A restaurant in Union County was recently sued by a group of protestors after using photographs of the protestors then altering them without permission to promote their business and show support for all-age drag events being held at the restaurant, according to those in the photos.
The complaint, filed in federal court against East Frank Superette and Kitchen by Sneed PLLC, a law firm based out of Davidson, NC, alleges violations of the federal Lanham Act in US Code Title 15, the privacy-based tort of wrongful appropriation of personal image, and North Carolina’s Unfair and Deceptive Trade Practices Act.
In June 2023, seven individuals participated in a group photograph standing outside the Monroe City Council building where a meeting was being held by the council in order to receive comments from the public over whether to define drag queen shows as adult entertainment, thereby prohibiting minors from being allowed to attend the shows. The group held signs stating “Stop grooming children,” along with other messages.
Later, East Frank took the photograph from June as well as subsequent photographs, which were all posted on social media, and altered them without consent in order to promote East Frank’s business, according to the complaint.
Carolina Journal spoke with Michelle Ball, one of the named plaintiffs who participated in the protests. She emphasized that the plaintiffs are not protesting the drag shows at East Frank themselves, only the fact that children are being subjected to them.
“We are not protesting their drag queen shows,” she said. “We have been protesting because they allow children in there and we’ve seen babies, toddlers, and teenagers go in there, and that is really heartbreaking to us. We’ve also been speaking to our city council every month, which began in the spring.”
“My daughter and I and some other faithful protestors have been speaking at the city council hoping that they could do something in our city because of this,” she continued. “We had everybody that had spoken or who was like-minded. Then we all congregated out in front of the city council building and took a picture. East Frank was able to get the picture and use it for their own advertising.”
The lawsuit is being underwritten by the non-profit organization Coalition for Liberty, whose core tenets involve promotion of the rights to freedom of speech, expression, and thought, support for classical apolitical schools, and advocacy for grassroots organizations dedicated to freedom of speech, traditional American values, and better education.
In an emailed statement to CJ, Peter Barwick, who serves as Coalition for Liberty’s general counsel, said the organization became involved with the lawsuit after being contacted by the plaintiffs following the use of their photographs by East Frank.
“Coalition for Liberty was approached by the plaintiffs in this case to see if we could help protect them from the willful misuse of their images by East Frank Superette and Kitchen,” Barwick said. “An important part of our mission as an organization is to push back against the growing blight of cancel culture by holding its practitioners accountable. We were glad to provide assistance, as this situation presents a clear case of illegal behavior that seeks to harm the reputation of the plaintiffs and, on top of that, is vindictive and spiteful towards them. The plaintiffs were simply exercising their First Amendment rights of free speech and assembly, and should be able to do that without being subjected to personal attacks that misuse their images to promote East Frank’s business.”

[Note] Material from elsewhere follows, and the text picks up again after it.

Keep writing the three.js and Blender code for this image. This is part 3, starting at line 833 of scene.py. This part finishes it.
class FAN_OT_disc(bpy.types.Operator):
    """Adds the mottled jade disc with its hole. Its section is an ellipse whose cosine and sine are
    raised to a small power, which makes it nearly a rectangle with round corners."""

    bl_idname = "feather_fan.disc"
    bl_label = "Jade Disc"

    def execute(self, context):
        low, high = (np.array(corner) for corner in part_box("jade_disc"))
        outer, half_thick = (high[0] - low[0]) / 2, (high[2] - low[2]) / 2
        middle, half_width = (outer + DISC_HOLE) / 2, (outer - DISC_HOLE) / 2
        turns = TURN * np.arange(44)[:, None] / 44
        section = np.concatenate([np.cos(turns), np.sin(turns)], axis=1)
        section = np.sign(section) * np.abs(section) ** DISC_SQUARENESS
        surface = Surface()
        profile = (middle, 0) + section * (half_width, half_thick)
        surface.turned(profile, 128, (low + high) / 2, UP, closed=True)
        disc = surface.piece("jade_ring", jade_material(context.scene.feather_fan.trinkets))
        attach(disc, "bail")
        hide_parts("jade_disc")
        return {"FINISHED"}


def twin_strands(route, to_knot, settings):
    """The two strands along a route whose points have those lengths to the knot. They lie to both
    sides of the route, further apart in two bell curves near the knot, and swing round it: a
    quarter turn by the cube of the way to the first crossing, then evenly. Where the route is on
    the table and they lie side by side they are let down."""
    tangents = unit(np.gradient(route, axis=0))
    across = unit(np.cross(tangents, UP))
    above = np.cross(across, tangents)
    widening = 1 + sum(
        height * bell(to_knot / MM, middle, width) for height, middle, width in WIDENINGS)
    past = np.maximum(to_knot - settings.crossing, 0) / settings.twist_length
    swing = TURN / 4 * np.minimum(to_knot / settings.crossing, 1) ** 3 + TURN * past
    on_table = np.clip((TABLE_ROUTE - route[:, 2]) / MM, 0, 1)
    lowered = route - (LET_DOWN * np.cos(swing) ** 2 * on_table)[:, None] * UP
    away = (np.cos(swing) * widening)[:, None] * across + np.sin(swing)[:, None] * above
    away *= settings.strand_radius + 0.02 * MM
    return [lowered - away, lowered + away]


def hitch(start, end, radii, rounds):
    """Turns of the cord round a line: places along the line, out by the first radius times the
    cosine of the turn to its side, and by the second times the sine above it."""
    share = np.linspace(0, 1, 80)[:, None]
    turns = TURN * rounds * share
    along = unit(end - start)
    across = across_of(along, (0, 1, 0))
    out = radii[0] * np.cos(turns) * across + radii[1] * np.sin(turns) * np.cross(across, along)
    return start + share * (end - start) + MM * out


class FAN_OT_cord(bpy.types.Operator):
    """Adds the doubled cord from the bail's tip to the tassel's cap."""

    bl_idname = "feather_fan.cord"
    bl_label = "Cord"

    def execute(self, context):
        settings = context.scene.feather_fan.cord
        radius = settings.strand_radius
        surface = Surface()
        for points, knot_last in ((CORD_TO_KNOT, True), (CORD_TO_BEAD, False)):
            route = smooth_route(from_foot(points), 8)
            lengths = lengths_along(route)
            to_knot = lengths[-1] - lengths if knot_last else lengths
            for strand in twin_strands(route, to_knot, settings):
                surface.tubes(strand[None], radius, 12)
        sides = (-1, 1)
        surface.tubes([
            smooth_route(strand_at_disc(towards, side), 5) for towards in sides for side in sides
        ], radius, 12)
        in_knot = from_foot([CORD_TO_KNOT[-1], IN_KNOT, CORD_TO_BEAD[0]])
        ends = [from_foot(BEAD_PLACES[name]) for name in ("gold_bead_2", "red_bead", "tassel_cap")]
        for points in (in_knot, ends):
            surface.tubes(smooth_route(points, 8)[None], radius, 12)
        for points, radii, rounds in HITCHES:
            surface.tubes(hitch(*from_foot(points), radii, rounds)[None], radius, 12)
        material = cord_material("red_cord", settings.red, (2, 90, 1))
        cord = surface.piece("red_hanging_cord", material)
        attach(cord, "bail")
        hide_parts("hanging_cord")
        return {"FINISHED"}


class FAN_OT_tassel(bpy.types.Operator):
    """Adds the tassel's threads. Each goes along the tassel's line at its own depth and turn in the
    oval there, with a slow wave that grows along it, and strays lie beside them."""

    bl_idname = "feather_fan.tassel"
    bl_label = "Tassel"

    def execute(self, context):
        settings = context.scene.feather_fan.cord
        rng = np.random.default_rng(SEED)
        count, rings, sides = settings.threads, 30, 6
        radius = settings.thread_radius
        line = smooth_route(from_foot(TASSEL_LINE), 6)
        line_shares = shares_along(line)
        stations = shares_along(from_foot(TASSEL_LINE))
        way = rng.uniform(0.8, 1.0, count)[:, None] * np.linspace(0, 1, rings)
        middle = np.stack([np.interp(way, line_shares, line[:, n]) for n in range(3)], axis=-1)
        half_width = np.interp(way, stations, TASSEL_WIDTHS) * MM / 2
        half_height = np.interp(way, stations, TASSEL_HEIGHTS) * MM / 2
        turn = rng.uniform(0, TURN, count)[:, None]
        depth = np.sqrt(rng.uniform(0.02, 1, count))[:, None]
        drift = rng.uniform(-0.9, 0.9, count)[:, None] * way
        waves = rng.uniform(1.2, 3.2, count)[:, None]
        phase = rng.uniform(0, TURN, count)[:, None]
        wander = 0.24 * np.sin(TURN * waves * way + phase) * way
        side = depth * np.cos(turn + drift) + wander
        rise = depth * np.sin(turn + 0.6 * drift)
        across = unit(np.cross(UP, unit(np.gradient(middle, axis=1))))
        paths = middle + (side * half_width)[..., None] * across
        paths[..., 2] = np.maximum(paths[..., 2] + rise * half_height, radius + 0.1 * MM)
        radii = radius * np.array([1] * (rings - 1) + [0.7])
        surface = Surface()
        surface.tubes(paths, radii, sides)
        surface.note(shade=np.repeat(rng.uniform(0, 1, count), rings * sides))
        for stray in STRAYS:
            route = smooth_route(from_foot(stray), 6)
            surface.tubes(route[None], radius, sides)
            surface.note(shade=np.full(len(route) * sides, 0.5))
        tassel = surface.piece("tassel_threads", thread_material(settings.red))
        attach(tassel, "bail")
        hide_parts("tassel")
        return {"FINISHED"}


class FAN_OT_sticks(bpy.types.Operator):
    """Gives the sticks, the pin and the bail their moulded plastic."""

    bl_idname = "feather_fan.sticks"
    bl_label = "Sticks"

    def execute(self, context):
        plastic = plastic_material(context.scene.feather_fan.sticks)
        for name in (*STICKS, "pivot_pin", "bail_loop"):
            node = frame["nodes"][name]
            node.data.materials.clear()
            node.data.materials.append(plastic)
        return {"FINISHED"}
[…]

Barwick continued by saying, “The Coalition stands ready to help anyone who finds themselves a target of cancel culture in this way, or who is otherwise defamed or subject to personal attacks in an effort to silence the expression of their views. By holding accountable those who engage in such behavior, we aim to deter and ultimately end cancel culture, and to restore the freedom of every American to speak openly in the public square without fear of being intimidated or maligned.”
Jason Sneed, attorney for the plaintiffs, told CJ in an interview he understands the concerns of those who are troubled by East Frank’s conduct.

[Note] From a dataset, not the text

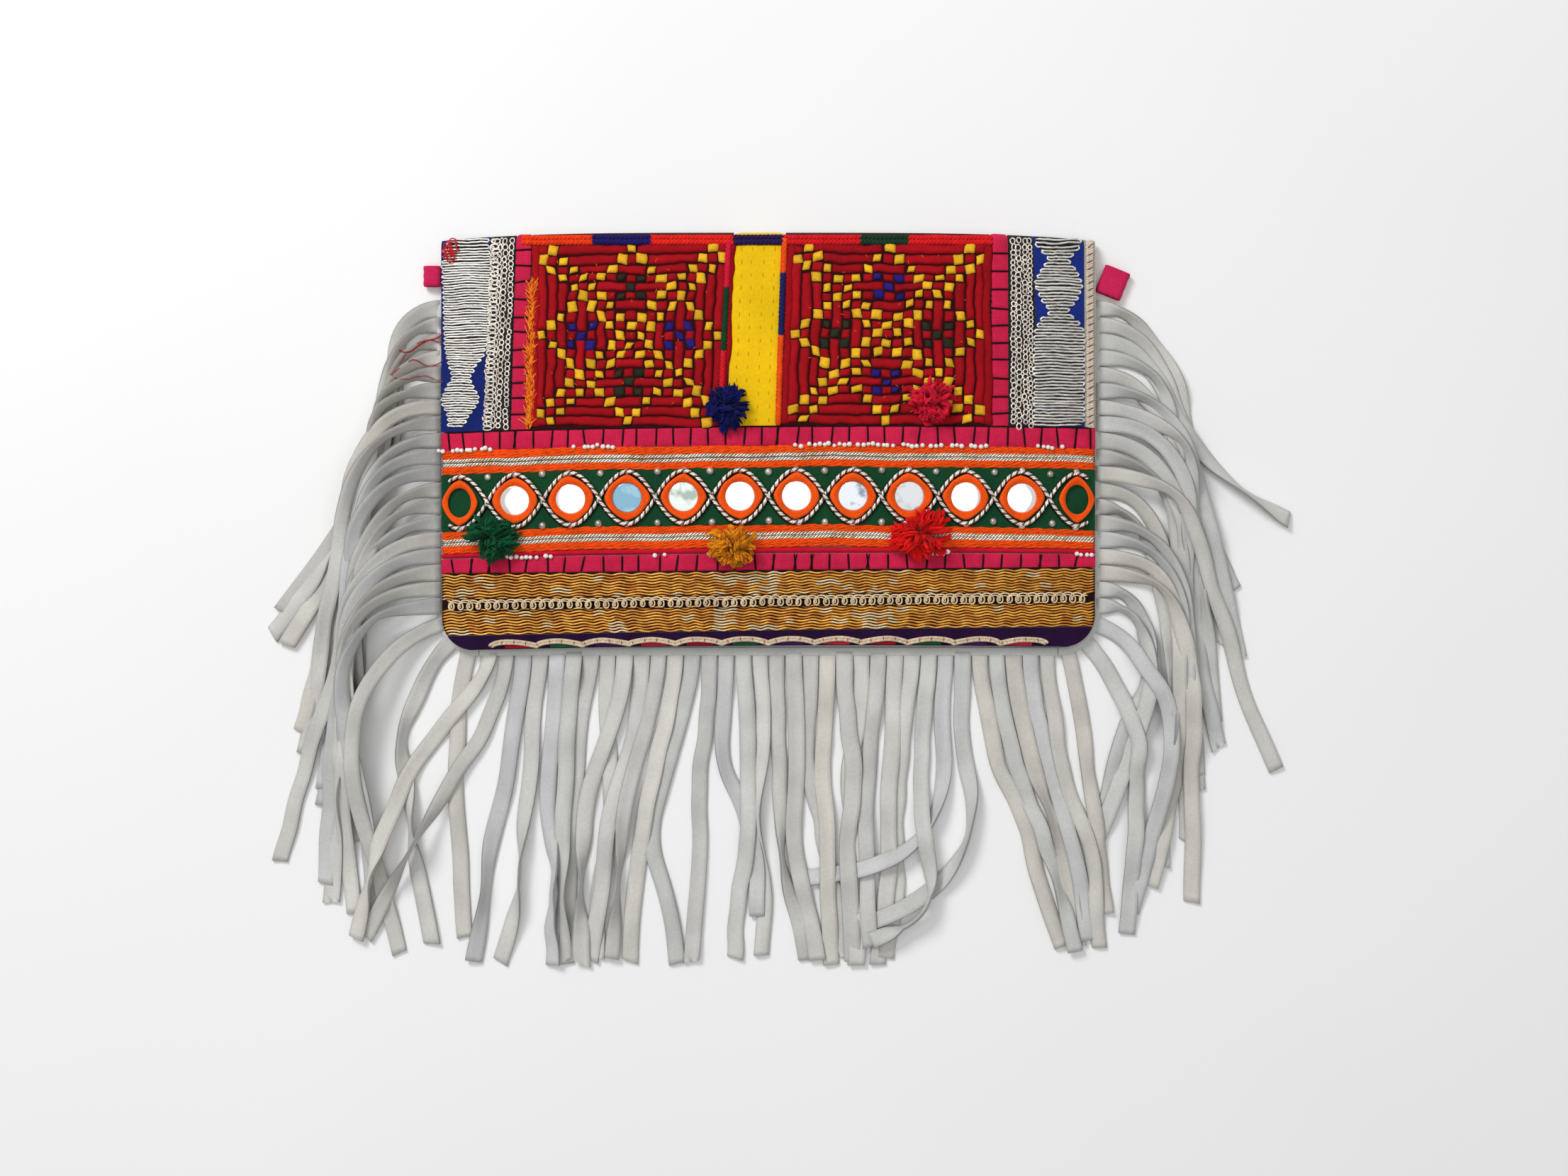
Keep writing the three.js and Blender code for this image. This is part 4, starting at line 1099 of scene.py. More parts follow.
orange_cord(1, "pinkEnd", "cord1End")
silver_rope(1, "cord1End", "silver1End")
orange_cord(2, "silver1End", "cord2End")
orange_cord(3, "mirrorEnd", "cord3End")
silver_rope(2, "cord3End", "silver2End")
orange_cord(4, "silver2End", "cord4End")


def soft_cloth(a, b, x, y):
    return FIT_GAP + PATCH * 0.9 + 0.1 * smooth_noise(x, y, 7, 91)


green = band_parts("cord2End", "mirrorEnd", 150, 11, soft_cloth, cloth_tint((22, 74, 44), 92))
add_piece("green_cloth_band", green, CLOTH, "green_cloth", "mirror_band")


def piping_relief(a, b, x, y):
    return FIT_GAP + 1.5 * np.sqrt(np.clip(1 - np.abs(2 * b - 1) ** 2.4, 0.02, 1))


piping = band_parts("cord4End", "crimsonEnd", 300, 7, piping_relief, cloth_tint((216, 22, 52), 93))
add_piece("crimson_cloth_piping", piping, CLOTH, "crimson_cloth", "crimson_piping")

purple = band_parts("goldEnd", "hem", 260, 9, soft_cloth, cloth_tint((42, 14, 56), 94, 0.2))
add_piece("purple_cloth_hem", purple, CLOTH, "purple_cloth", "purple_hem")

# Gold band: rows of gold thread over a dark cloth


def gold_rows():
    base = band_parts("lowerPinkEnd", "goldEnd", 240, 12, FIT_GAP + 0.7,
                      cloth_tint((38, 18, 14), 95))
    add_piece("gold_band_cloth", base, CLOTH, "gold_thread", "gold_band")
    parts = Parts()
    rows = 21
    u = np.linspace(-1 + 0.6 / HALF, 1 - 0.6 / HALF, 290)
    for k in range(rows):
        share = (k + 0.5) / rows
        if abs(share - 0.5) < 0.075:
            continue
        y = seam_y("goldEnd", u) * (1 - share) + seam_y("lowerPinkEnd", u) * share
        flat_x = u * HALF
        sway = 0.34 * np.sin(flat_x / 8.2 * 2 * math.pi + 2.2 * smooth_noise(flat_x, y, 40, 96))
        column = np.floor(flat_x / 4.6 + 0.5 * smooth_noise(flat_x, flat_x * 0, 30, 102))
        brick = 0.07 * np.cos((column + k) * math.pi)
        y = y + sway + 0.1 * smooth_noise(flat_x, y, 5, 97)
        x = flap_x(u, y)
        lift = FIT_GAP + PATCH + 0.05 + brick
        block = np.floor(column / 1.0) * 39.346 + (k // 2) * 11.135
        chance = np.sin(block) * 9631.7
        chance = chance - np.floor(chance)
        often = 0.05 + 0.7 * np.clip(smooth_noise(x, x * 0, 33, 98) - 0.2, 0, 1)
        worn = (chance < often).astype(float)[:, None]
        gold = np.array(srgb(248, 184, 76))
        pale = np.array(srgb(236, 206, 156))
        rust = np.array(srgb(206, 128, 44))
        pick = np.sin(column * 12.9898 + k * 78.233) * 43758.5453
        pick = pick - np.floor(pick)
        mix = np.clip(pick * 1.3 - 0.15 + 0.5 * smooth_noise(x, y, 8, 100), 0, 1)[:, None]
        tint = (gold * mix + rust * (1 - mix)) * (1 - worn) + pale * worn
        tint = np.clip(tint * (1 + 0.06 * rng.standard_normal((len(u), 1))), 0, 1)
        parts.tube(place(x, y, lift), 0.43, 5, 1.0, tint=tint)
    add_piece("gold_thread_rows", parts, GOLD, "gold_thread")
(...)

“For obvious reasons, the citizens are quite upset by this and several of them reached out directly to the restaurant on social media to ask if they would take down the images, telling them they did not approve of the restaurant’s use of the images to promote the restaurant,” he said. “The restaurant, instead of complying with the reasonable requests to take down the images, essentially laughed it off and taunted them by saying, ‘Look, every time you come on social media and comment, you just increase the visibility of our messages and the algorithms on the social media platforms. So, keep responding to us and keep protesting. It just helps us.’”
He added that the plaintiffs are seeking several avenues of recourse.
“The remedies that we’ve outlined in the complaint include things like monetary relief and injunctive relief, seeking to have the photos taken down and other sorts of monetary and injunctive relief that are available to the plaintiffs,” said Sneed. “We think that the Coalition for Liberty in recruiting us and underwriting the plaintiffs’ costs here aim to deter cancel culture-type activities going forward and further the issues of properly proscribed free speech.”
As previously reported by Queen City News, East Frank believes the complaint is politically motivated.
“We at East Frank agree that this lawsuit to be politically motivated but unfortunately, we are unable to discuss this any further at this time. Thank you for your interest and giving us the opportunity to speak on this,” said East Frank owner and operator Carley Englander.
“Of course not,” Sneed told CJ in response to whether he agreed with East Frank. “It was legally motivated to remedy the violation of rights that our clients have suffered.”